Let X be a random discrete variable with the probability function: $p_X(x)=\tfrac 18[4~\delta_{(x=-1)}+2~\delta_{(x=0)}+\delta_{(x\in[1,2])}]$ where $\delta$ is the Kronecker delta.
Find the probability function of $Y=2X+1$ and $Y=2X^2 +1$ Thanks in regard.

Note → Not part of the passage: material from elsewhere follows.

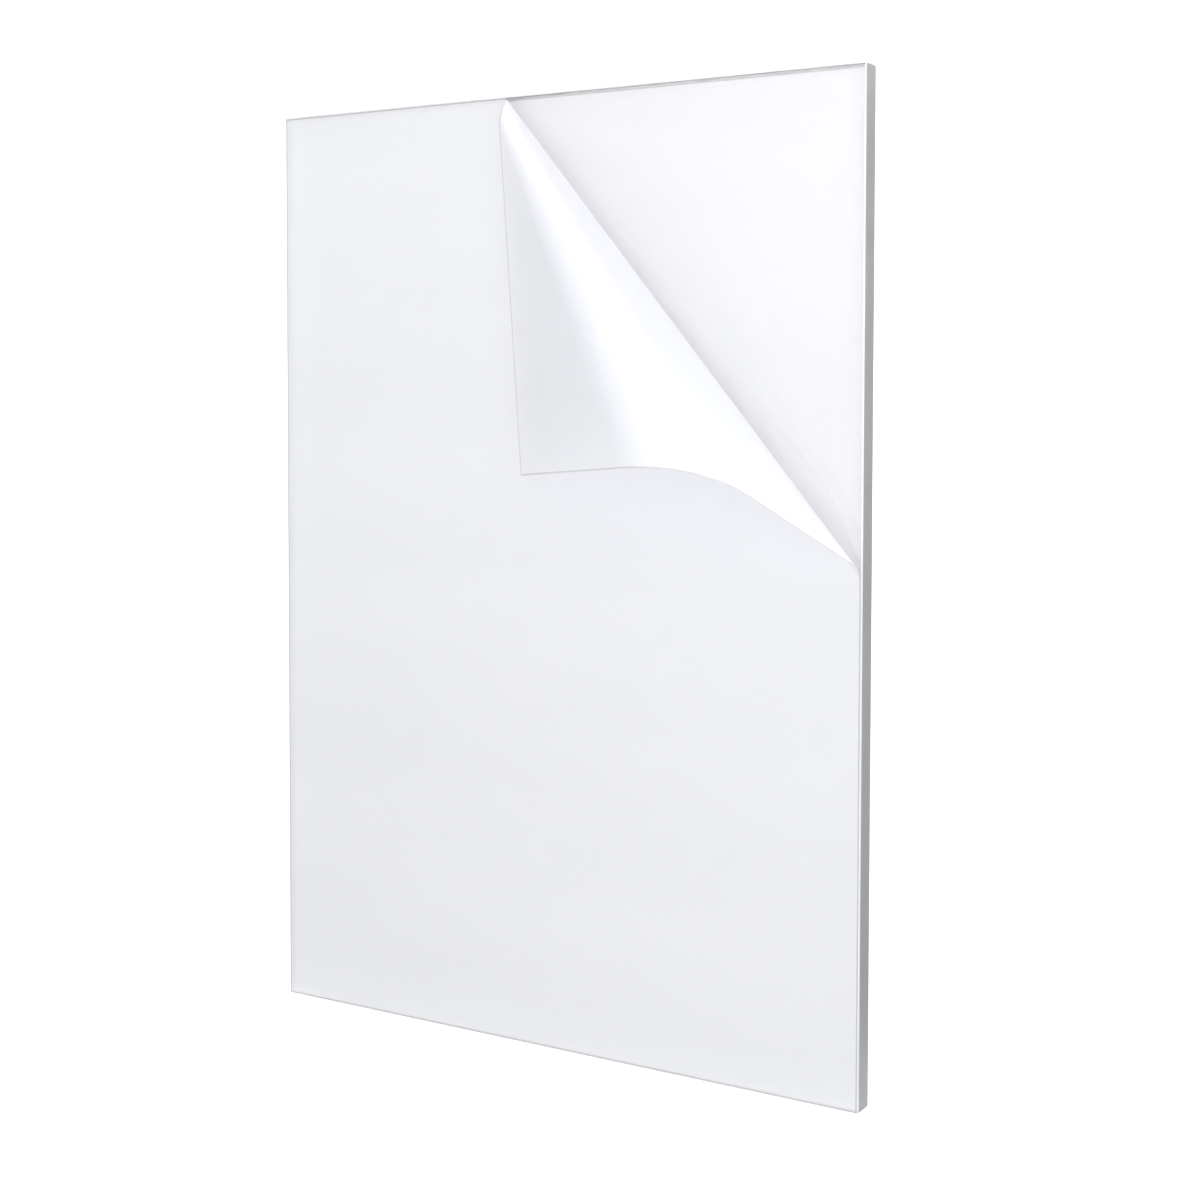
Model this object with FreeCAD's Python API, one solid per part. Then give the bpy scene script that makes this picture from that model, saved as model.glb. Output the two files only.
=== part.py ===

Given the probability mass function $p_X (x)=\tfrac 18 [4 \delta_{(x=-1)}+2\delta_{(x=0)}+\delta_{(x\in\{1,2\})}]$
When we have $Y=2X+1$ we have a bijection, $\{-1,0,1,2\}\mapsto\hspace{-2ex}\to \{-1,1,3,5\}$, so we simply substitute
$$p_{(2X+1)}(y) = \tfrac 18 [4 \delta_{(y=-1)}+2\delta_{(y=1)}+\delta_{(y\in[3,5])}]$$
Although we don't have a bijection for $Y=2X^2+1$, where $\{\color{blue}{-1},0,\color{blue}{1},2\}\mapsto \{\color{blue}3,1,\color{blue}3,9\}$ we substitute and collate like terms
$$p_{(2X^2+1)}(y) = \tfrac 18 [5 \delta_{(y=3)}+2\delta_{(y=1)}+\delta_{(y=9)}]$$